**** Working data ****

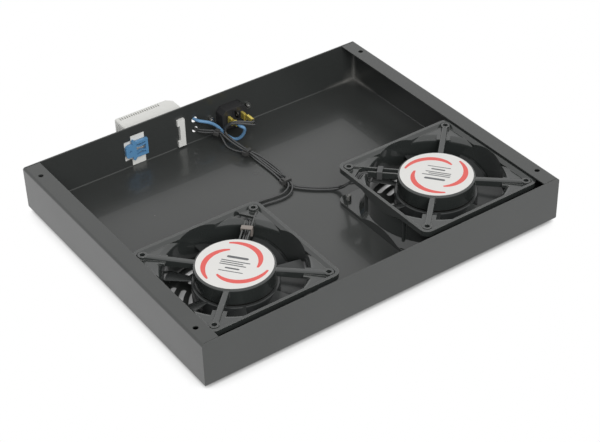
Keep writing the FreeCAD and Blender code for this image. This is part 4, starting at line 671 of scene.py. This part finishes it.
def print_scale():
    """Ticks and plain numbers round the dial, on the outer face of the cover."""
    low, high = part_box("thermostat_dial")
    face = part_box("thermostat_cover")[1].y
    middle, rim = (low + high) / 2, (high.x - low.x) / 2
    verts, faces = [], []
    for i in range(SCALE_STEPS + 1):
        major = i % STEPS_TO_MAJOR == 0
        length, half_width = MAJOR_TICK if major else MINOR_TICK
        angle = math.radians(SCALE_HALF_SWEEP * (2 * i / SCALE_STEPS - 1))
        along = Vector((-math.sin(angle), 0, math.cos(angle)))
        across = Vector((along.z, 0, -along.x)) * half_width
        inner = Vector((middle.x, face, middle.z)) + along * (rim + TICK_GAP)
        outer = inner + along * length
        a = len(verts)
        b = a + 4
        for depth in (-INK_SINK, INK_RISE):
            out = Vector((0, depth, 0))
            verts += [inner - across + out, inner + across + out,
                      outer + across + out, outer - across + out]
        faces += [[a, a + 1, a + 2, a + 3], [b, b + 1, b + 2, b + 3]]
        faces += [[a + k, a + (k + 1) % 4, b + (k + 1) % 4, b + k] for k in range(4)]
        if major:
            print_number(str(i * DEGREES_TO_MAJOR // STEPS_TO_MAJOR),
                         inner + along * NUMBER_GAP, face)
    piece("thermostat_scale_ticks", verts, faces, SCALE_INK, "light_plastic")


def print_number(text, spot, face):
    data = bpy.data.curves.new("thermostat_scale_" + text, "FONT")
    data.body, data.size, data.extrude = text, NUMBER_SIZE, INK_SINK
    data.align_x = data.align_y = "CENTER"
    data.materials.append(SCALE_INK)
    made = bpy.data.objects.new("thermostat_scale_" + text, data)
    made.matrix_world = (Matrix.Translation((spot.x, face + INK_SINK, spot.z))
                         @ Matrix.Rotation(math.pi, 4, "Z") @ Matrix.Rotation(math.pi / 2, 4, "X"))
    bpy.context.collection.objects.link(made)
    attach(made, FIXED)


# ---- Harness ----------------------------------------------------------------------------
# Routes in millimetres, with heights from the tray's underside.
BLUE_ROUTE = [
    (-21.0, 151.6, 24.0), (-10.0, 151.6, 24.0), (-6.0, 149.2, 24.0), (-5.2, 143.0, 24.1),
    (-4.0, 137.0, 24.2), (-0.2, 133.8, 23.6), (4.8, 132.4, 21.4), (10.2, 132.2, 17.2),
    (14.4, 131.0, 12.4), (16.9, 128.4, 8.0), (19.2, 124.2, 4.8), (21.8, 120.0, 3.2),
    (24.2, 116.4, 4.2), (26.0, 112.8, 7.8), (27.2, 110.2, 12.2), (27.4, 108.6, 16.4),
    (26.4, 107.4, 20.0), (24.6, 108.8, 21.4), (24.0, 111.8, 21.1), (24.0, 117.6, 21.1)]
LEFT_LINE_ROUTE = [
    (-21.0, 151.6, 14.55), (-10.8, 151.6, 14.55), (-6.5, 148.8, 14.6), (-5.4, 142.6, 14.6),
    (-3.4, 137.4, 14.4), (1.6, 133.4, 13.8), (8.29, 129.28, 12.96), (11.77, 125.02, 11.9),
    (12.4, 118.6, 10.2), (13.8, 110.6, 8.2), (16.0, 102.4, 6.6), (17.99, 94.77, 5.75),
    (19.79, 88.63, 5.75), (21.2, 82.6, 4.4), (22.4, 75.0, 2.6), (22.9, 64.4, 2.45),
    (22.9, 53.0, 2.45), (22.2, 43.4, 4.2), (20.35, 36.7, 5.75), (20.35, 30.3, 5.75),
    (17.6, 26.0, 4.4), (10.6, 23.6, 2.5), (2.0, 24.2, 2.45), (-7.6, 25.6, 2.45),
    (-17.0, 26.6, 2.45), (-26.5, 22.6, 3.6), (-36.0, 15.4, 7.4), (-45.0, 7.4, 12.0),
    (-53.2, -2.0, 17.8), (-59.0, -11.6, 24.2), (-61.83, -19.75, 29.5), (-59.56, -24.56, 33.7),
    (-59.67, -29.69, 34.7), (-86.19, -56.2, 34.7)]
LEFT_NEUTRAL_ROUTE = [
    (38.0, 113.4, 22.15), (38.0, 109.2, 22.15), (36.6, 107.0, 22.6), (33.2, 106.4, 23.8),
    (28.2, 109.0, 25.0), (23.2, 113.2, 25.2), (19.2, 118.2, 23.0), (17.2, 123.0, 18.4),
    (16.2, 125.4, 13.2), (15.1, 123.2, 9.2), (14.6, 117.8, 7.4), (15.9, 110.4, 6.0),
    (18.0, 102.4, 4.4),
    (20.01, 95.37, 3.6), (21.81, 89.23, 3.6), (23.6, 83.0, 2.6), (24.9, 75.0, 2.45),
    (25.3, 64.0, 2.45), (25.2, 52.0, 2.45), (24.4, 42.6, 4.0), (22.45, 36.7, 5.75),
    (22.45, 30.3, 5.75), (21.4, 25.0, 5.0), (16.2, 20.2, 2.9), (8.0, 17.4, 2.45),
    (-1.6, 18.4, 2.45), (-11.6, 20.4, 2.45), (-21.4, 19.0, 2.7), (-31.2, 12.6, 5.8),
    (-40.6, 4.4, 10.8), (-49.4, -4.8, 17.2), (-55.8, -13.4, 24.2), (-59.0, -19.75, 29.6),
    (-56.74, -24.84, 33.2), (-57.48, -30.46, 34.7), (-84.7, -57.69, 34.7)]
RIGHT_LINE_ROUTE = [
    (-21.0, 151.6, 12.45), (-9.6, 151.6, 12.45), (-6.0, 148.4, 12.4), (-5.4, 142.0, 12.4),
    (-3.2, 136.8, 12.1), (1.6, 132.8, 11.5), (8.03, 129.58, 10.9), (11.51, 125.32, 9.84),
    (10.9, 119.6, 6.6), (10.5, 114.8, 3.4), (11.6, 109.4, 2.5), (14.2, 102.0, 2.6),
    (17.99, 94.77, 3.6), (19.79, 88.63, 3.6), (20.0, 82.4, 2.6), (20.2, 74.8, 2.45),
    (20.7, 64.0, 2.45), (20.7, 52.6, 2.45), (19.8, 43.0, 2.45), (20.35, 36.7, 3.6),
    (20.35, 30.3, 3.6), (22.2, 25.6, 2.5), (27.2, 19.4, 2.45), (34.0, 12.8, 2.45),
    (42.0, 6.6, 2.45), (48.6, 2.2, 2.5), (51.6, -2.6, 5.0), (51.4, -8.2, 9.6),
    (48.0, -17.0, 18.2), (44.8, -25.8, 26.4), (45.0, -31.6, 29.6), (48.67, -33.33, 31.2),
    (53.06, -31.06, 33.7), (58.19, -31.17, 34.7), (84.7, -57.69, 34.7)]
RIGHT_NEUTRAL_ROUTE = [
    (38.0, 113.4, 20.05), (38.0, 107.8, 20.05), (36.8, 104.8, 20.8), (33.8, 103.6, 22.2),
    (30.0, 104.8, 23.6), (26.2, 107.6, 24.4), (21.4, 112.0, 24.6), (17.4, 117.2, 22.4),
    (15.2, 120.8, 18.0), (14.5, 121.9, 13.8), (14.7, 119.2, 10.9), (15.4, 114.0, 9.8),
    (17.2, 107.8, 7.8), (19.2, 101.0, 6.5),
    (20.01, 95.37, 5.75), (21.81, 89.23, 5.75), (24.8, 83.6, 4.6), (27.2, 75.4, 2.6),
    (27.8, 64.2, 2.45), (27.4, 52.4, 2.45), (25.9, 42.0, 2.5), (22.45, 36.7, 3.6),
    (22.45, 30.3, 3.6), (25.0, 26.4, 2.5), (29.8, 21.0, 2.45), (36.4, 14.8, 2.45),
    (44.0, 9.0, 2.45), (51.0, 4.6, 2.5), (54.2, -0.8, 5.0), (54.0, -6.6, 10.0),
    (50.6, -15.2, 18.2), (47.6, -23.4, 25.8), (46.8, -27.4, 28.9), (48.92, -30.82, 31.0),
    (53.34, -28.23, 33.2), (58.96, -28.98, 34.7), (86.19, -56.2, 34.7)]


def lead(name, route, diameter, material):
    """Insulated wire on one smooth line through its route."""
    curve = bpy.data.curves.new(name + "_line", "CURVE")
    curve.dimensions = "3D"
    spline = curve.splines.new("NURBS")
    spline.points.add(len(route) - 1)
    for point, spot in zip(spline.points, route):
        point.co = (*place(*spot), 1)
    spline.order_u = 3
    spline.use_endpoint_u = True
    spline.resolution_u = 8
    curve.bevel_depth = diameter * MM / 2
    curve.bevel_resolution = 4
    curve.use_fill_caps = True
    curve.materials.append(material)
    wire = bpy.data.objects.new(name + "_wire", curve)
    bpy.context.collection.objects.link(wire)
    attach(wire, FIXED)
    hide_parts(name)


def make_harness():
    lead("blue_lead", BLUE_ROUTE, 3.0, BLUE_SLEEVE)
    for name, route, length in (("left_fan_line_lead", LEFT_LINE_ROUTE, 304),
                                ("left_fan_neutral_lead", LEFT_NEUTRAL_ROUTE, 303),
                                ("right_fan_line_lead", RIGHT_LINE_ROUTE, 281),
                                ("right_fan_neutral_lead", RIGHT_NEUTRAL_ROUTE, 275)):
        lead(name, route, 1.9, BLACK_SLEEVE)


set_camera()
set_studio()
dress_nodes()
print_label("left_fan", math.radians(-52))
print_label("right_fan", math.radians(128))
print_scale()
cut_threads()
make_harness()
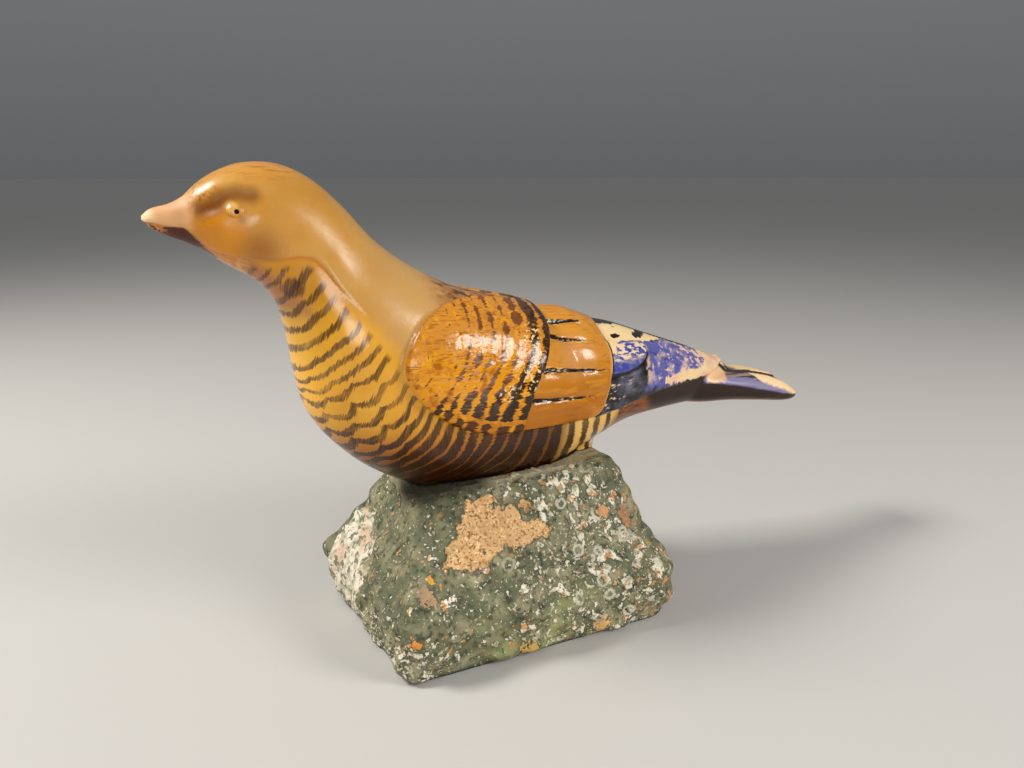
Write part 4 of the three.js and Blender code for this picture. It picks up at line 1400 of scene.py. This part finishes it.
def make_camera():
    data = bpy.data.cameras.new("camera")
    data.lens = CAMERA_LENS
    data.sensor_width = CAMERA_SENSOR
    camera = new_object("camera", data)
    camera.location = Vector(CAMERA_PLACE) * MM
    level = math.cos(CAMERA_DOWN)
    look = Vector((CAMERA_HEADING[0] * level, CAMERA_HEADING[1] * level, -math.sin(CAMERA_DOWN)))
    camera.rotation_euler = look.to_track_quat("-Z", "Y").to_euler()
    data.clip_start = 0.01
    bpy.context.scene.camera = camera


def make_light(name, place, size, watts, colour):
    data = bpy.data.lights.new(name, "AREA")
    data.shape = "RECTANGLE"
    data.size, data.size_y = size[0] * MM, size[1] * MM
    data.energy = watts
    data.color = colour
    light = new_object(name, data)
    light.location = Vector(place) * MM
    aim = Vector(LIGHT_AIM) * MM - light.location
    light.rotation_euler = aim.to_track_quat("-Z", "Y").to_euler()


def make_floor():
    half = FLOOR_LENGTH / 2
    corners = [(-half, -half, 0), (half, -half, 0), (half, half, 0), (-half, half, 0)]
    mesh = bpy.data.meshes.new("floor")
    mesh.from_pydata(corners, [], [(0, 1, 2, 3)])
    floor = new_object("floor", mesh)
    mesh.materials.append(plain_material("floor", FLOOR_COLOUR, FLOOR_ROUGHNESS))


def make_world():
    world = bpy.data.worlds.new("studio")
    world.use_nodes = True
    nodes, links = world.node_tree.nodes, world.node_tree.links
    parts = nodes.new("ShaderNodeSeparateXYZ")
    links.new(nodes.new("ShaderNodeTexCoord").outputs["Generated"], parts.inputs[0])
    rise = nodes.new("ShaderNodeMapRange")
    links.new(parts.outputs["Z"], rise.inputs["Value"])
    for name, value in (("From Max", SKY_HEIGHT), ("To Min", HORIZON_LIGHT), ("To Max", SKY_LIGHT)):
        rise.inputs[name].default_value = value
    nodes["Background"].inputs["Color"].default_value = SKY_COLOUR
    links.new(rise.outputs[0], nodes["Background"].inputs["Strength"])
    bpy.context.scene.world = world


bird = make_bird()
bird.data.materials.append(bird_stone(bird.data))
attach(bird, "root")
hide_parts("bird")

rock = make_rock()
rock.data.materials.append(base_stone(rock.data))
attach(rock, "root")
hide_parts("rock_base")

make_floor()
make_world()
for light in LIGHTS:
    make_light(*light)
make_camera()
bpy.context.scene.view_settings.view_transform = "Standard"
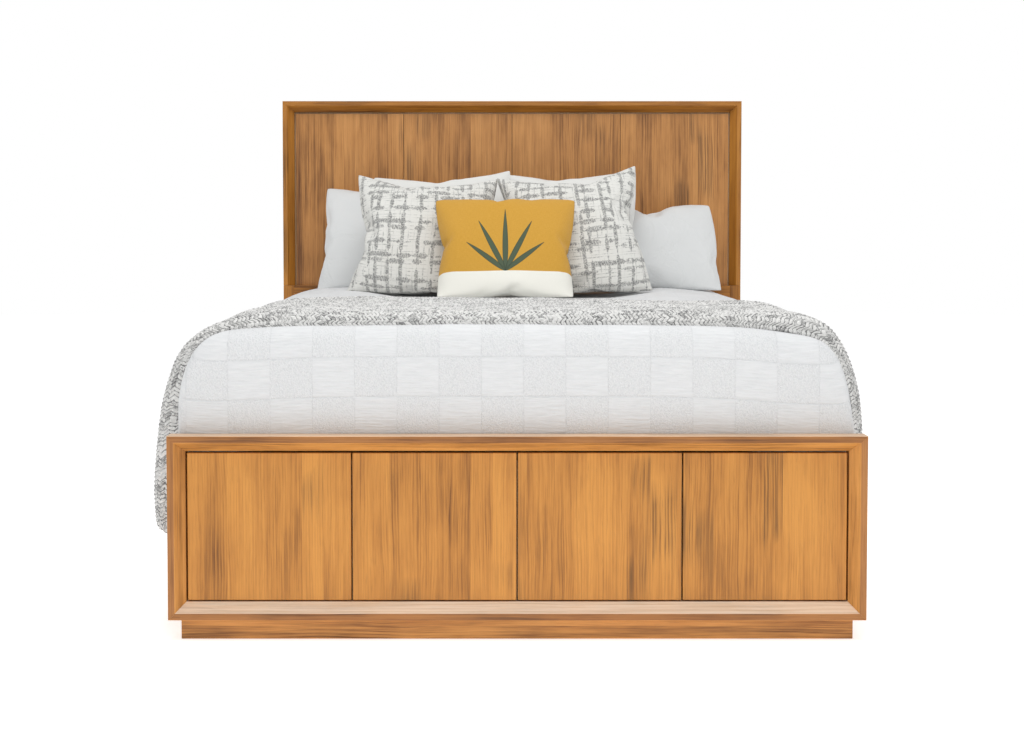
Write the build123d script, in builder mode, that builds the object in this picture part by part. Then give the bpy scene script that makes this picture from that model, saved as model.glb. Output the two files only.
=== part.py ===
"""Queen platform bed with four drawers in the footboard, dressed with its bedding.

Millimetres, +Z up, +X to the sleeper's left as seen from the foot, foot end towards -Y.
The origin is on the floor under the middle of the bed.
"""
import os
from math import cos, radians, sin, tan

from build123d import *

os.makedirs("parts", exist_ok=True)

# ---- driving dimensions -------------------------------------------------
bed_width = 1676
bed_length = 2160
moulding_depth = 54
moulding_width = 39
band_width = 16
bevel_depth = 30
easing = 1.5
joint_line = 0.4

footboard_bottom = 51
footboard_top = 495
headboard_top = 1450
headboard_field_bottom = 777

front_thickness = 20
front_side_gap = 4
front_top_gap = 5
front_bottom_gap = 3.5
front_easing = 2
front_seam = 3.5

board = 18
thin_board = 12
cabinet_depth = 600
cabinet_clearance = 5
drawer_depth = 560
drawer_height = 240
drawer_bottom_z = 110
drawer_floor = (10, 16)
runner_space = 12.7
runner_length = 550

rail_thickness = 25
rail_inset = 16
rail_top = 455
deck_top = 447
slat_thickness = 18
slat_width = 80
slat_count = 14
ledger_height = 40
beam_height = 90

mattress_width = 1524
mattress_length = 2032
mattress_height = 285
mattress_rounding = 80
coverlet_thickness = 7
throw_thickness = 24
throw_reach = (115, 1060)
pillow_lean = 28
accent_lean = 38
pillow_corner = 60
pillow_rounding = 40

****

Request: Using the material above, gather every line that includes "Blender".

Correct output:
Keep writing the FreeCAD and Blender code for this image. This is part 4, starting at line 671 of scene.py. This part finishes it.
Write part 4 of the three.js and Blender code for this picture. It picks up at line 1400 of scene.py. This part finishes it.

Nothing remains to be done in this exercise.